Ситуация отсутствия больших смыслов в литературе всегда связана с социальной жизнью. Пресловутая путинская стабильность не дала широких тем, а национальная замкнутость нашей литературы не позволяет создавать каких-то трансграничных произведений. Но события предыдущего года и последующие времена, как ни странно, дают надежду на появление кардинально новых по стилистике литераторов, а с ними — и другого языка, который вновь свяжет русскую литературу с традицией и читателем. Потому что читателя нужно убеждать в необходимости литературы, иначе он просто переквалифицируется в зрителя, слушателя или игромана.
Долг продолжения миссии, будто существующей у нашей литературы, неосознанно всеми поддерживается и не даёт относиться к ней как к разновидности медиа.
Наша культура остается словоцентричной, и именно в слове закладываются смыслы, которые позже мы начинаем воспринимать как характерно русские.

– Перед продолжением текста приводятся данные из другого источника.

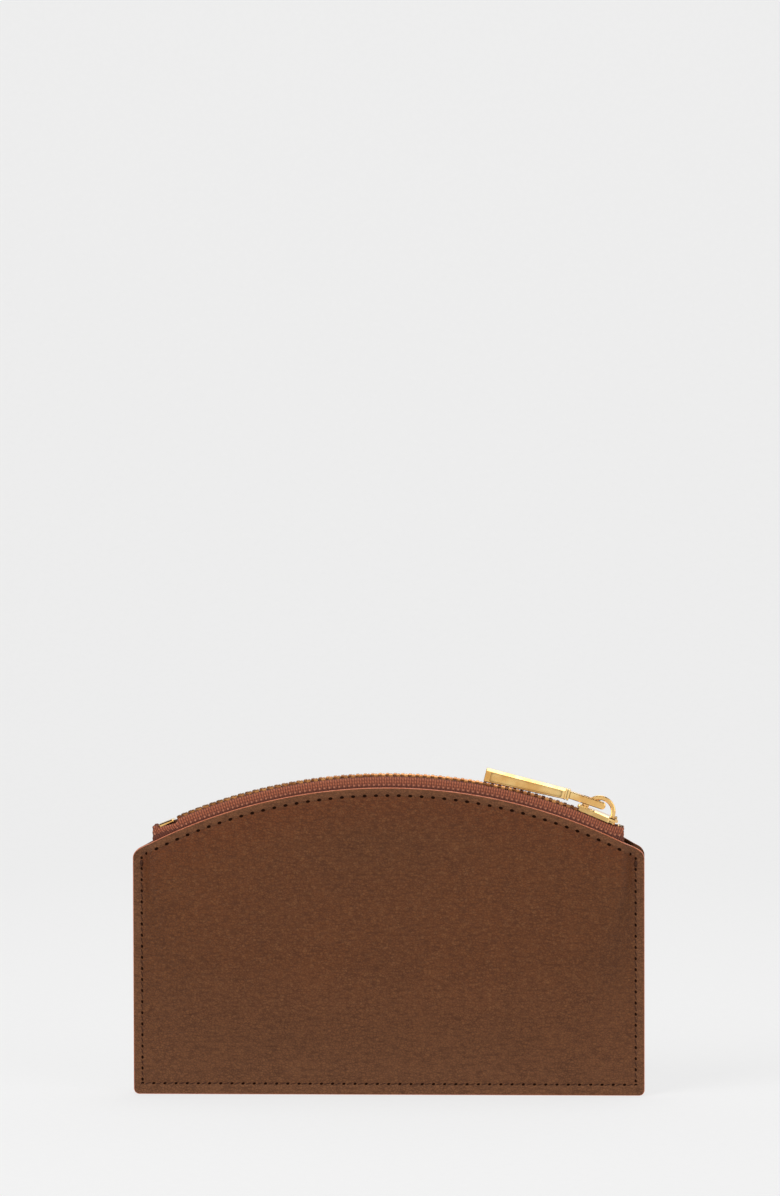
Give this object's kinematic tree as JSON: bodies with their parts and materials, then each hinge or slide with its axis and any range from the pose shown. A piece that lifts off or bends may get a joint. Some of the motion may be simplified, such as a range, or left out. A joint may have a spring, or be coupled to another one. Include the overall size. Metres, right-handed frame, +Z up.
{
  "type": "zippered pouch",
  "caption": "Flat leather pouch with an arched metal zip along its top, a slider with a long hinged pull, and a slim pocket inside.",
  "frame": {"origin": "middle of the base seam, on the surface the pouch stands on, midway between the two leather panels", "axes": "+Z up towards the zip; +X to the right of someone facing the front; the front panel faces -Y; the slider rests at the +X end"},
  "size_m": [0.13, 0.0098, 0.0832],
  "materials": {
    "leather": "smooth waxed, fine grain, lighter coated cut edge",
    "stiffener": "matt fibre board",
    "lining": "matt twill",
    "zip_tape": "ribbed woven tape",
    "zip_metal": "polished",
    "thread": "waxed, tone on tone"
  },
  "bodies": {
    "pouch": {"back_leather_panel": "leather", "back_lining": "lining", "back_mouth_stitches": "thread", "back_seam_stitches": "thread", "back_stiffener": "stiffener", "back_tape_cord": "zip_tape", "back_top_stop": "zip_metal", "back_zip_tape": "zip_tape", "back_zip_teeth": "zip_metal", "bottom_stop": "zip_metal", "front_leather_panel": "leather", "front_lining": "lining", "front_mouth_stitches": "thread", "front_seam_stitches": "thread", "front_stiffener": "stiffener", "front_tape_cord": "zip_tape", "front_top_stop": "zip_metal", "front_zip_tape": "zip_tape", "front_zip_teeth": "zip_metal"},
    "slider": {"slider_body": "zip_metal", "slider_bridge": "zip_metal"},
    "pull": {"pull_neck": "zip_metal", "pull_bar": "zip_metal"}
  },
  "joints": [
    {"name": "slider_travel", "type": "hinge", "parent": "pouch", "child": "slider", "pos_m": [0, 0, -0.057], "axis": [0, 1, 0], "range_deg": [-43, 0], "deforming": ["front_zip_teeth", "back_zip_teeth"]},
    {"name": "pull_swing", "type": "hinge", "parent": "slider", "child": "pull", "pos_m": [0.05422, 0, 0.0737], "axis": [0, 1, 0], "range_deg": [0, 170]}
  ]
}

Нить, протянутая от Серебряного века, проходит через глубокий лабиринт еще никем не понятых ужасов и каких-то невообразимых словесных высот. И Елена Цезаревна была одной из прях этой нити. Она ушла, как покидают нас остальные носители традиции. Остается лишь нить, из которой еще предстоит соткать полотно, неумелое, но совершенно новое, с оригинальными героями и словами. Главное — чтобы нить превратилась в воздýх, но не саван.
Фотографии Кирилла Кондратенко.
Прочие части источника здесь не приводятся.